Software defect prediction using ensemble learning on selected features
Information and Software Technology, 2015
Context: Several issues hinder software defect data including redundancy, correlation, feature irrelevance and missing samples. It is also hard to ensure balanced distribution between data pertaining to defective and non-defective software. In most experimental cases, data related to the latter software class is dominantly present in the dataset. Objective: The objectives of this paper are to demonstrate the positive effects of combining feature selection and ensemble learning on the performance of defect classification. Along with efficient feature selection, a new two-variant (with and without feature selection) ensemble learning algorithm is proposed to provide robustness to both data imbalance and feature redundancy. Method: We carefully combine selected ensemble learning models with efficient feature selection to address these issues and mitigate their effects on the defect classification performance.
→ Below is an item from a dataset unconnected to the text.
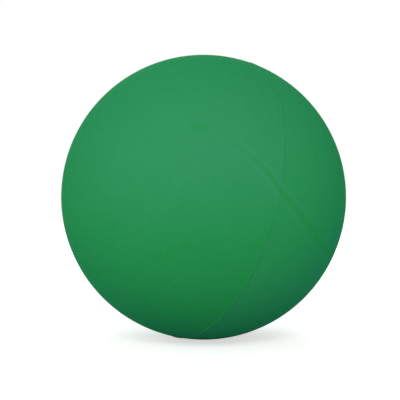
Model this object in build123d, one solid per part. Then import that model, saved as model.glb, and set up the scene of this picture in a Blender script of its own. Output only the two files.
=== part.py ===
from build123d import *

from math import atan2, cos, hypot, sin, sqrt
import os

# An inflated rubber dodgeball, 8.5 in across, in millimetres.
#
# A butyl bladder holds the air. Nylon thread is wound over it, and two cups of coloured rubber are
# cured over the thread in a two-part mould. The cups meet in a skived lap joint, and where the
# mould parts it leaves a flash line, buffed to a low ridge. The valve stands on the mould's axis: a
# flanged bush of soft rubber is bonded inside the bladder, and a self-sealing plug is pushed into
# its neck.
#
# Every piece is a turned form about the mould's axis, so each is drawn as a half section and
# revolved. Sections are drawn in mould axes: Z runs out through the valve, the mould parts at Z = 0
# and a section's points are (distance from the axis, Z). The ball is then laid as it rests, with +Z
# up, -Y towards the viewer and its centre at the origin.

# Ball and its layers
ball_diameter = 216.0
cover_thickness = 1.3
winding_thickness = 0.4
bladder_thickness = 0.9

# How the ball lies: the direction that the valve points in, in degrees
valve_azimuth = 27.0  # from +X towards +Y
valve_elevation = -14.0  # below the horizontal

# Where the two cups of the cover meet
flash_width = 2.2
flash_height = 0.28
lap_length = 3.0  # along the mould's axis, inside the right cup's edge

# Fabric patch in the winding's opening round the valve
patch_margin = 17.5  # from the neck's wall to the patch's edge

# Valve plug, from the needle's channel outwards
needle_diameter = 2.0
funnel_flare = 0.6
funnel_depth = 0.8
stem_wall = 1.3
head_overhang = 1.1  # of the head past the stem
head_thickness = 1.2
head_edge_radius = 0.3
stem_length = 13.3
barb_overhang = 0.9  # of the barb past the stem
barb_land = 0.8  # the barb's straight part, under its shoulder
barb_taper = 2.8  # the barb's cone, down to the nose
nose_diameter = 3.4
closure_length = 6.0  # of solid rubber under the channel, where the slit lies shut

# Valve bush, fitted round the plug
neck_wall = 2.1
neck_recess = 0.3  # of the neck's face below the ball's surface
neck_edge_radius = 0.3
mouth_edge_radius = 0.5  # on the cover, round the neck
pocket_clearance = 0.2  # round the barb and under its nose
tube_wall = 1.3
tube_end_wall = 1.8
tube_edge_radius = 0.9
vent_diameter = 2.4  # from the pocket into the bladder
flange_width = 13.5  # from the neck's wall to the flange's rim
flange_root_thickness = 2.4
flange_rim_thickness = 0.6
flange_root_radius = 1.6

# Radii of the spheres where the layers meet
ball_radius = ball_diameter / 2
winding_radius = ball_radius - cover_thickness
bladder_radius = winding_radius - winding_thickness
air_radius = bladder_radius - bladder_thickness

# Radii of the valve's parts about the mould's axis
needle_radius = needle_diameter / 2
funnel_radius = needle_radius + funnel_flare
nose_radius = nose_diameter / 2
stem_radius = needle_radius + stem_wall
head_radius = stem_radius + head_overhang
barb_radius = stem_radius + barb_overhang
pocket_radius = barb_radius + pocket_clearance
tube_radius = pocket_radius + tube_wall
neck_radius = head_radius + neck_wall
vent_radius = vent_diameter / 2
flange_radius = neck_radius + flange_width
patch_radius = neck_radius + patch_margin


def height_at(radius, width):
    """Height of a sphere about the centre, this far from the axis, on the valve's side."""
    return sqrt(radius**2 - width**2)


# Heights of the valve's parts on the mould's axis, from the neck's face inwards
neck_face = height_at(ball_radius, neck_radius) - neck_recess
head_seat = neck_face - head_thickness
barb_shoulder = head_seat - stem_length
barb_foot = barb_shoulder - barb_land
nose_end = barb_foot - barb_taper
channel_end = nose_end + closure_length
pocket_end = nose_end - pocket_clearance
tube_end = pocket_end - tube_end_wall

# Points that two or more sections share
flash_crest = (ball_radius + flash_height, 0)
lap_outer = (ball_radius, 0)
lap_inner = (height_at(winding_radius, lap_length), lap_length)
cover_at_neck = (neck_radius, height_at(ball_radius, neck_radius))
winding_at_neck = (neck_radius, height_at(winding_radius, neck_radius))
bladder_at_neck = (neck_radius, height_at(bladder_radius, neck_radius))
air_at_neck = (neck_radius, height_at(air_radius, neck_radius))
winding_at_patch = (patch_radius, height_at(winding_radius, patch_radius))
bladder_at_patch = (patch_radius, height_at(bladder_radius, patch_radius))


def sphere_arc(start, end):
    """Arc about the centre, between two points of one sphere."""
    radius = hypot(*start)
    middle = (atan2(*start) + atan2(*end)) / 2
    return ThreePointArc(start, (radius * sin(middle), radius * cos(middle)), end)


def flash_foot(side):
    """Where the flash rises from the ball, on one side of the parting."""
    height = side * flash_width / 2
    return (height_at(ball_radius, height), height)


def flash_arc(side):
    """Half of the flash's rounded back, square to the parting at its crest."""
    return TangentArc(flash_crest, flash_foot(side), tangent=(0, side))


def turned(*outline, rounds=()):
    """Solid turned from a closed outline, with (corner, radius) pairs rounded first."""
    section = make_face(outline)
    for corner, radius in rounds:
        section = fillet(section.vertices().sort_by_distance(corner)[0], radius)
    return revolve(Plane.XZ * section, Axis.Z, 360)


def hollow_ball(outer_radius, inner_radius, outer_edge, inner_edge):
    """Layer with a round hole on the valve's side, its wall parallel to the axis."""
    return turned(
        sphere_arc((0, -outer_radius), outer_edge),
        Line(outer_edge, inner_edge),
        sphere_arc(inner_edge, (0, -inner_radius)),
        Line((0, -inner_radius), (0, -outer_radius)),
    )


def cover_left_half():
    """The closed cup, whose edge runs in under the other's."""
    return turned(
        sphere_arc((0, -ball_radius), flash_foot(-1)),
        flash_arc(-1),
        Polyline(flash_crest, lap_outer, lap_inner),
        sphere_arc(lap_inner, (0, -winding_radius)),
        Line((0, -winding_radius), (0, -ball_radius)),
    )


def cover_right_half():
    """The cup with the valve's mouth in it."""
    return turned(
        sphere_arc(flash_foot(1), cover_at_neck),
        Line(cover_at_neck, winding_at_neck),
        sphere_arc(winding_at_neck, lap_inner),
        Polyline(lap_inner, lap_outer, flash_crest),
        flash_arc(1),
        rounds=[(cover_at_neck, mouth_edge_radius)],
    )


def thread_winding():
    """Wound thread, cured into one shell, which stops short of the valve."""
    return hollow_ball(winding_radius, bladder_radius, winding_at_patch, bladder_at_patch)


def valve_patch():
    """Disc that fills the winding's opening, flush with it, round the neck."""
    return turned(
        sphere_arc(winding_at_neck, winding_at_patch),
        Line(winding_at_patch, bladder_at_patch),
        sphere_arc(bladder_at_patch, bladder_at_neck),
        Line(bladder_at_neck, winding_at_neck),
    )


def bladder():
    return hollow_ball(bladder_radius, air_radius, bladder_at_neck, air_at_neck)


def valve_bush():
    """Neck, flange and tube in one moulding, bored in steps for the plug."""
    flange_edge = (flange_radius, height_at(air_radius, flange_radius))
    rim_radius = air_radius - flange_rim_thickness
    rim_share = rim_radius / air_radius
    flange_rim = (flange_edge[0] * rim_share, flange_edge[1] * rim_share)
    flange_root = (tube_radius, height_at(air_radius - flange_root_thickness, tube_radius))
    neck_edge = (neck_radius, neck_face)
    tube_edge = (tube_radius, tube_end)
    return turned(
        Polyline((head_radius, neck_face), neck_edge, air_at_neck),
        sphere_arc(air_at_neck, flange_edge),
        Line(flange_edge, flange_rim),
        Line(flange_rim, flange_root),
        Polyline(flange_root, tube_edge, (vent_radius, tube_end), (vent_radius, pocket_end)),
        Polyline((vent_radius, pocket_end), (pocket_radius, pocket_end), (pocket_radius, barb_shoulder)),
        Polyline((pocket_radius, barb_shoulder), (stem_radius, barb_shoulder), (stem_radius, head_seat)),
        Polyline((stem_radius, head_seat), (head_radius, head_seat), (head_radius, neck_face)),
        rounds=[
            (neck_edge, neck_edge_radius),
            (flange_root, flange_root_radius),
            (tube_edge, tube_edge_radius),
        ],
    )


def valve_plug():
    """Head, stem and barb, with a blind channel for the needle."""
    head_edge = (head_radius, neck_face)
    funnel_foot = (needle_radius, neck_face - funnel_depth)
    return turned(
        Polyline((funnel_radius, neck_face), head_edge, (head_radius, head_seat)),
        Polyline((head_radius, head_seat), (stem_radius, head_seat), (stem_radius, barb_shoulder)),
        Polyline((stem_radius, barb_shoulder), (barb_radius, barb_shoulder), (barb_radius, barb_foot)),
        Polyline((barb_radius, barb_foot), (nose_radius, nose_end), (0, nose_end), (0, channel_end)),
        Polyline((0, channel_end), (needle_radius, channel_end), funnel_foot, (funnel_radius, neck_face)),
        rounds=[(head_edge, head_edge_radius)],
    )


pieces = {
    "cover_left_half": cover_left_half(),
    "cover_right_half": cover_right_half(),
    "thread_winding": thread_winding(),
    "valve_patch": valve_patch(),
    "bladder": bladder(),
    "valve_bush": valve_bush(),
    "valve_plug": valve_plug(),
}

# The mould's axis tips down from the vertical to the valve's direction, then swings round to it
resting = Rotation(Z=valve_azimuth) * Rotation(Y=90 - valve_elevation)

os.makedirs("parts", exist_ok=True)
for name, piece in pieces.items():
    export_step(resting * piece, f"parts/{name}.step")
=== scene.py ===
from math import asin, atan2, cos, hypot, pi, radians, sin, sqrt

import bpy
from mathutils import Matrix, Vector


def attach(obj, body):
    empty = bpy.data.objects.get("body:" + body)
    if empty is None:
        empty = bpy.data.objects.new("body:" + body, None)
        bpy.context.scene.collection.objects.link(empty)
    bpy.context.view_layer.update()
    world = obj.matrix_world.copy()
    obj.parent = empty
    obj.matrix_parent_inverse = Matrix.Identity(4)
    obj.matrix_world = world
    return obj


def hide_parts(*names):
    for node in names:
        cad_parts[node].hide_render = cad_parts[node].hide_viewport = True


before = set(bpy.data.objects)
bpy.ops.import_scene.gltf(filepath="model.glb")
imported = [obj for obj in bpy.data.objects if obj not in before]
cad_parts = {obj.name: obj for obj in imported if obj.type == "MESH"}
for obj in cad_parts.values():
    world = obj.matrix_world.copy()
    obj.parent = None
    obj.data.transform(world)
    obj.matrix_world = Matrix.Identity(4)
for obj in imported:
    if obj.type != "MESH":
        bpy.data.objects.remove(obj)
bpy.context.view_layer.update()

# An inflated rubber dodgeball at rest. The cover's two halves are turned by Geometry Nodes from
# half sections, with the mould's flash between them and a rub mark across the front. Every
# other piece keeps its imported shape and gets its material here.

mm = 0.001
ballRadius = 108 * mm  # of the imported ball
usualNoise = (0.3, 0.7)  # nearly all of a noise's values lie between these

scene = bpy.context.scene
scene.view_settings.view_transform = "Standard"


# Helpers

def hexColour(code):
    # sRGB hex to the linear colour that a socket takes
    parts = [int(code[i:i + 2], 16) / 255 for i in (0, 2, 4)]
    linear = [p / 12.92 if p <= 0.04045 else ((p + 0.055) / 1.055) ** 2.4 for p in parts]
    return (*linear, 1.0)


def addNode(tree, kind, links=None, **settings):
    # a node with its settings, and each socket given a value or joined to an output
    node = tree.nodes.new(kind)
    for name, value in settings.items():
        setattr(node, name, value)
    for socket, source in (links or {}).items():
        if isinstance(source, bpy.types.NodeSocket):
            tree.links.new(source, node.inputs[socket])
        else:
            node.inputs[socket].default_value = source
    return node


def newMaterial(name):
    # an empty material with its node tree
    material = bpy.data.materials.new(name)
    material.use_nodes = True
    material.node_tree.nodes.clear()
    return material, material.node_tree


def shapeCurve(node, points):
    # bends a Float Curve node's line through the points, and gives what comes out
    curve = node.mapping.curves[0]
    while len(curve.points) < len(points):
        curve.points.new(0.5, 0.5)
    for point, place in zip(curve.points, points):
        point.location = place
    node.mapping.update()
    return node.outputs[0]


def waveScale(gap):
    # what a Wave node's scale has to be for this gap between its crests
    return 2 * pi / (20 * gap)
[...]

Results: Forward selection showed that only few features contribute to high area under the receiveroperating curve (AUC). On the tested datasets, greedy forward selection (GFS) method outperformed other feature selection techniques such as Pearson's correlation. This suggests that features are highly unstable. However, ensemble learners like random forests and the proposed algorithm, average probability ensemble (APE), are not as affected by poor features as in the case of weighted support vector machines (W-SVMs). Moreover, the APE model combined with greedy forward selection (enhanced APE) achieved AUC values of approximately 1.0 for the NASA datasets: PC2, PC4, and MC1. Conclusion: This paper shows that features of a software dataset must be carefully selected for accurate classification of defective components. Furthermore, tackling the software data issues, mentioned above, with the proposed combined learning model resulted in remarkable classification performance paving the way for successful quality control.